• [Material]
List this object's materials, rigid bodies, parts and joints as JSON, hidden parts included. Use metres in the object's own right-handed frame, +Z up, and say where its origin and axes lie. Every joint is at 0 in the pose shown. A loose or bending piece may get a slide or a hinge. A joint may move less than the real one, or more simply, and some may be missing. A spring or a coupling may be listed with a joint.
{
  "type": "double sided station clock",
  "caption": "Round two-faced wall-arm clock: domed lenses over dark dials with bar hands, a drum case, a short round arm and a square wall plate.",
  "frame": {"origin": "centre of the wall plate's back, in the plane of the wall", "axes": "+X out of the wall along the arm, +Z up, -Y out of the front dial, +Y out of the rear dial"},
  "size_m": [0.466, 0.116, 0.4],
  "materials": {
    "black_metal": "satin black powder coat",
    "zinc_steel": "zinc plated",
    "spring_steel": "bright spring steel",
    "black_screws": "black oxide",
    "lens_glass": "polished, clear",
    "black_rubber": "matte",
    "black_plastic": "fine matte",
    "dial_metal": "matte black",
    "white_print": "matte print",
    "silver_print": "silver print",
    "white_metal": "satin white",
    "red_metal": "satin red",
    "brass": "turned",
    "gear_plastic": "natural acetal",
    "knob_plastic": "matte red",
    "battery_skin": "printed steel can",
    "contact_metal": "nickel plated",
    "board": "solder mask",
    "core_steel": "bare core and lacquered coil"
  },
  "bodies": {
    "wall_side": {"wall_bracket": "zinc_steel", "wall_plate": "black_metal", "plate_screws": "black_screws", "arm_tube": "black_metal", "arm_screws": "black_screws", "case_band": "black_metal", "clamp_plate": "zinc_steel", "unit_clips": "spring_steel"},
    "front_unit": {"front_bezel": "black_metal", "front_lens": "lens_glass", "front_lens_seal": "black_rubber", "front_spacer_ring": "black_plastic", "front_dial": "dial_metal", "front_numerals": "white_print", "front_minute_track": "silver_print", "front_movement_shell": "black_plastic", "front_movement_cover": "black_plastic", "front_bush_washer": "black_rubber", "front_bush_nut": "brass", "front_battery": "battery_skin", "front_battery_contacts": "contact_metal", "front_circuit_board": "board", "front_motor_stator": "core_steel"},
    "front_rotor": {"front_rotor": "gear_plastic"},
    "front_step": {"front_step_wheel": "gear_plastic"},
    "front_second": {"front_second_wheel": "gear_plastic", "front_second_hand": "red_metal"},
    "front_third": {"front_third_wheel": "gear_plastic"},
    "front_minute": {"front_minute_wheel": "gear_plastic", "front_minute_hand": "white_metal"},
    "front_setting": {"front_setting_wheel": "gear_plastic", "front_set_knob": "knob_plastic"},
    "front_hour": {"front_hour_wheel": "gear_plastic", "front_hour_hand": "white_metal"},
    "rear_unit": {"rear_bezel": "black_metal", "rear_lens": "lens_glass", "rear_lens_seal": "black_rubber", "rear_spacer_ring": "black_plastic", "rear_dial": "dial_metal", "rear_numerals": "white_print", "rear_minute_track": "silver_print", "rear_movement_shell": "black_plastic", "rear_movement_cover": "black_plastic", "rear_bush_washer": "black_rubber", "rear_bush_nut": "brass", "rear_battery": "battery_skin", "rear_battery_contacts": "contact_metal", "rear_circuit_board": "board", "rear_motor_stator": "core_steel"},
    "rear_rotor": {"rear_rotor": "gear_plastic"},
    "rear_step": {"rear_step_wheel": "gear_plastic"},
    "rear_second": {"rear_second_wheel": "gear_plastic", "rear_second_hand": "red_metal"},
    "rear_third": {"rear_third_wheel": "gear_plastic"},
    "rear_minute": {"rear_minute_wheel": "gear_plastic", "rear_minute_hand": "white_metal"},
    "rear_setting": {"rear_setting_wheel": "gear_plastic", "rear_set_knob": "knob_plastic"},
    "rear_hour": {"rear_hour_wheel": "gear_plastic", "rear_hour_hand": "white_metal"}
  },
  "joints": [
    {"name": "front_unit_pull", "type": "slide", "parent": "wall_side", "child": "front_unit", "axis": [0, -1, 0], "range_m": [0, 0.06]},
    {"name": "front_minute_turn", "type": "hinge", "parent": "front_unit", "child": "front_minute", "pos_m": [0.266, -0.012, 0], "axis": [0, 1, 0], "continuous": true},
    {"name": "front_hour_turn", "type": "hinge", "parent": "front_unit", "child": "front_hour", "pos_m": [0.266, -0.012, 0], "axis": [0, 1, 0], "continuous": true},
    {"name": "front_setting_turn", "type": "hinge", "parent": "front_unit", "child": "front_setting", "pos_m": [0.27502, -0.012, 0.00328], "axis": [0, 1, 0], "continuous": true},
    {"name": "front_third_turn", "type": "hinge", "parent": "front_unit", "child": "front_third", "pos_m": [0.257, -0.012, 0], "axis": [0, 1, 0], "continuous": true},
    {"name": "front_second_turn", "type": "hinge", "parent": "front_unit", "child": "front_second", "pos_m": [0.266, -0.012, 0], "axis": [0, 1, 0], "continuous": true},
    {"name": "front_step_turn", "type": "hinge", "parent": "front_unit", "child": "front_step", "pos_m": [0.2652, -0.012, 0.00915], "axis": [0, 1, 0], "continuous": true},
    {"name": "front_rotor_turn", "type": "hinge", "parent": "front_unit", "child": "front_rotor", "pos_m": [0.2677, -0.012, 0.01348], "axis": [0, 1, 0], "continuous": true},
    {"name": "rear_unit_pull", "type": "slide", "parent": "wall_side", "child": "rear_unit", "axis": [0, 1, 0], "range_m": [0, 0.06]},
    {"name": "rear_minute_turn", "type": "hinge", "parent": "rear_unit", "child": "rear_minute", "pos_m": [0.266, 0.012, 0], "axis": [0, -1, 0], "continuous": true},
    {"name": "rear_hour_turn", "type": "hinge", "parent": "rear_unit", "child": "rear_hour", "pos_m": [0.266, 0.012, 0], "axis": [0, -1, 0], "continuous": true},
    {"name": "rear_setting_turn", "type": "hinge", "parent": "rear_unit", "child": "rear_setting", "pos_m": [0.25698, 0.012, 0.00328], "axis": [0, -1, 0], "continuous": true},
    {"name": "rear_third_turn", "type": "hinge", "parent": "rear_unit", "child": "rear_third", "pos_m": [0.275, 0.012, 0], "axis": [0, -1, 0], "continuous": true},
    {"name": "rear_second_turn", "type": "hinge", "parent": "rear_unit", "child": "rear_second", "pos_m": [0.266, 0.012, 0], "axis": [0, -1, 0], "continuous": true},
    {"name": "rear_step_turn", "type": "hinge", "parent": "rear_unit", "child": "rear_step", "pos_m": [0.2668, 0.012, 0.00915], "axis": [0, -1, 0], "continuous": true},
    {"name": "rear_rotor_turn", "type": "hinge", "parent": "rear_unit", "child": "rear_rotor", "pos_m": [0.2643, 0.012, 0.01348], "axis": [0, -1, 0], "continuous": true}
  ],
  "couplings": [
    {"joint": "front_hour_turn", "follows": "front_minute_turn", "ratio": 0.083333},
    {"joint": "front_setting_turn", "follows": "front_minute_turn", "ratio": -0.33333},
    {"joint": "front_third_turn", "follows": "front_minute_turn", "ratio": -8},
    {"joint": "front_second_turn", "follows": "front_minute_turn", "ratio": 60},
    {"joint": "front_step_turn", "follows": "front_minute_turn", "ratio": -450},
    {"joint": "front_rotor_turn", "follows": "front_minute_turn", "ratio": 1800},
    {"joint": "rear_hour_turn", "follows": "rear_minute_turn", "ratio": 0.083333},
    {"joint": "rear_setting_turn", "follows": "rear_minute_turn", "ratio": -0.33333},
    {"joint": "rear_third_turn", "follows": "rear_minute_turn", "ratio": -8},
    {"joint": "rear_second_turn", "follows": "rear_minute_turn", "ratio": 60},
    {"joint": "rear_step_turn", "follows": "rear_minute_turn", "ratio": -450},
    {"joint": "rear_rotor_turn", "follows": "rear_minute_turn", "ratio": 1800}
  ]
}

--

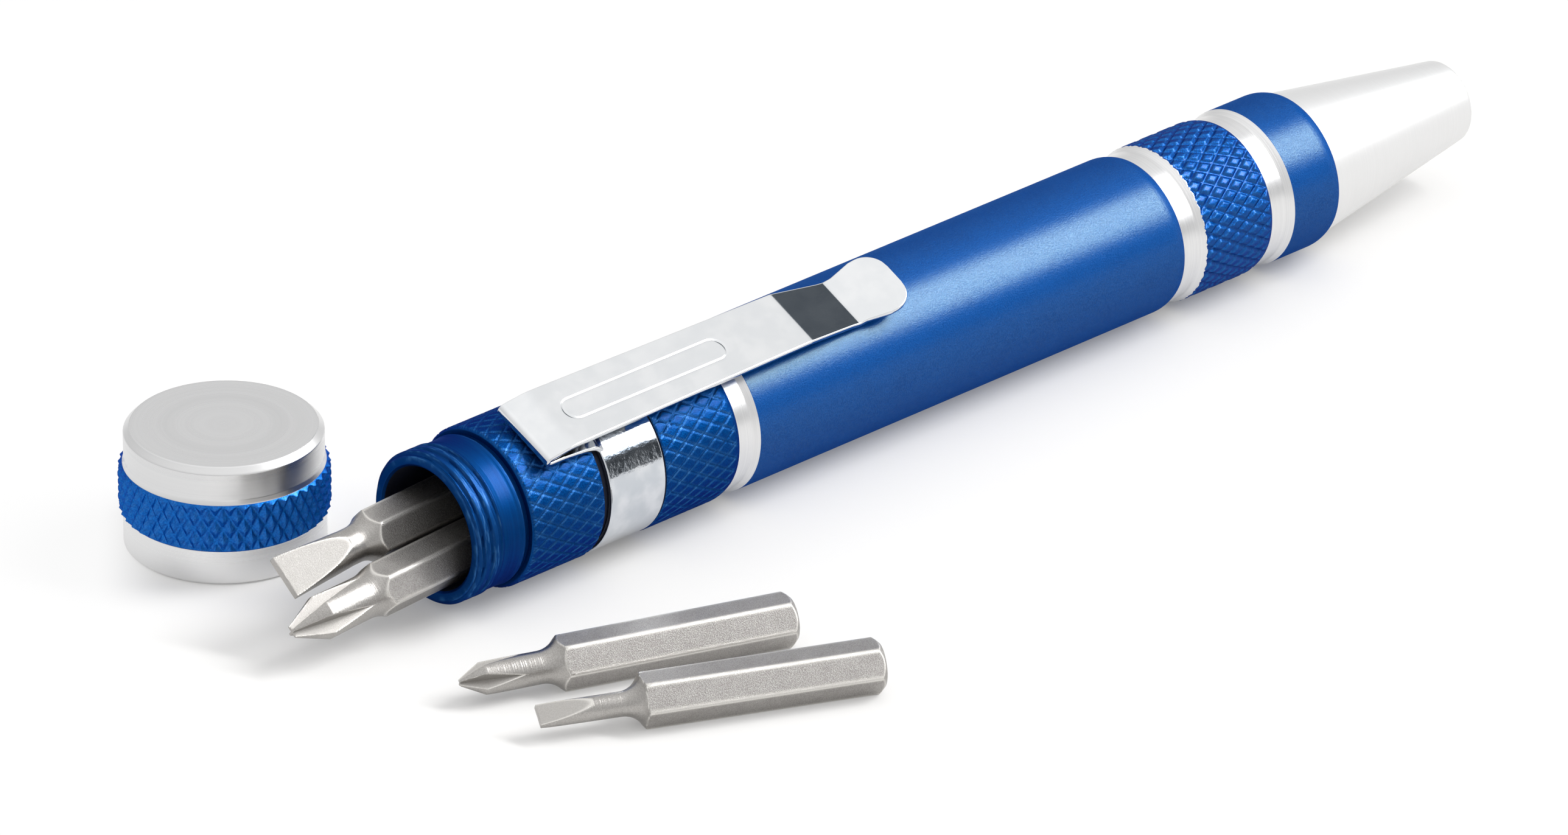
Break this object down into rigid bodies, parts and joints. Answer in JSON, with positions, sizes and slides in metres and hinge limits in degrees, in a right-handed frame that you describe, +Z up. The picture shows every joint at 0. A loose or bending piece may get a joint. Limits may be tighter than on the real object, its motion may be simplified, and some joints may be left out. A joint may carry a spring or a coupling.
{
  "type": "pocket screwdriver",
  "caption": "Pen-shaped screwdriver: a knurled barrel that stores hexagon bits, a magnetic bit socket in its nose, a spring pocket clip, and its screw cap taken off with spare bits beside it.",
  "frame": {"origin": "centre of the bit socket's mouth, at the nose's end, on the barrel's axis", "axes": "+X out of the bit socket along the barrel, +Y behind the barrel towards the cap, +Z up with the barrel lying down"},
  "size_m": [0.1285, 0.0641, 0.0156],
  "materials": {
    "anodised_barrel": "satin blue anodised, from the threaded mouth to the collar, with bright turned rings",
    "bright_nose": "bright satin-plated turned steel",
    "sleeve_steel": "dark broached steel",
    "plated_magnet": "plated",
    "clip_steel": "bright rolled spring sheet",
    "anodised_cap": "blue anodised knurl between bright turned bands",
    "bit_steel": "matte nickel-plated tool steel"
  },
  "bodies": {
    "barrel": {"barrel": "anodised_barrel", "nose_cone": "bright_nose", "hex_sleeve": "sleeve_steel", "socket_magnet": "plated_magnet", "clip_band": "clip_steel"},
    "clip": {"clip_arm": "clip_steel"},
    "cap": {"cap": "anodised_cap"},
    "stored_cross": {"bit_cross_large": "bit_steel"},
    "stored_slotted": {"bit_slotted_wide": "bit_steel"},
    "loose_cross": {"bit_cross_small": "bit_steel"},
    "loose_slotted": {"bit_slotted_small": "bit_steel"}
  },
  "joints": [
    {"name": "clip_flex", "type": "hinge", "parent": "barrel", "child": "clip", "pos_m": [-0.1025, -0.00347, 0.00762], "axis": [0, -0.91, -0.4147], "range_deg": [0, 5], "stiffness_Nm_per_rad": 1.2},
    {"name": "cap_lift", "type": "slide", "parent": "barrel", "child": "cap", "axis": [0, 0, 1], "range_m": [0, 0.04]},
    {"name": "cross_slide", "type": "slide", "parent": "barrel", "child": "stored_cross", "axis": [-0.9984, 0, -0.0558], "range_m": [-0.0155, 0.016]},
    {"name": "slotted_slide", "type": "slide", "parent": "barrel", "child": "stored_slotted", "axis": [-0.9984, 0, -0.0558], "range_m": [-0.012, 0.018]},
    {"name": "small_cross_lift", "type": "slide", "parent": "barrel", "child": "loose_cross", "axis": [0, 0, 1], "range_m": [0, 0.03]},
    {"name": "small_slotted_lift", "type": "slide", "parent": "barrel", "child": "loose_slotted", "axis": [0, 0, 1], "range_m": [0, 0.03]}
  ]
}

• [Task description]
In the records above, how many lines include the string "frame"? Answer with only the number.

• [Result]
4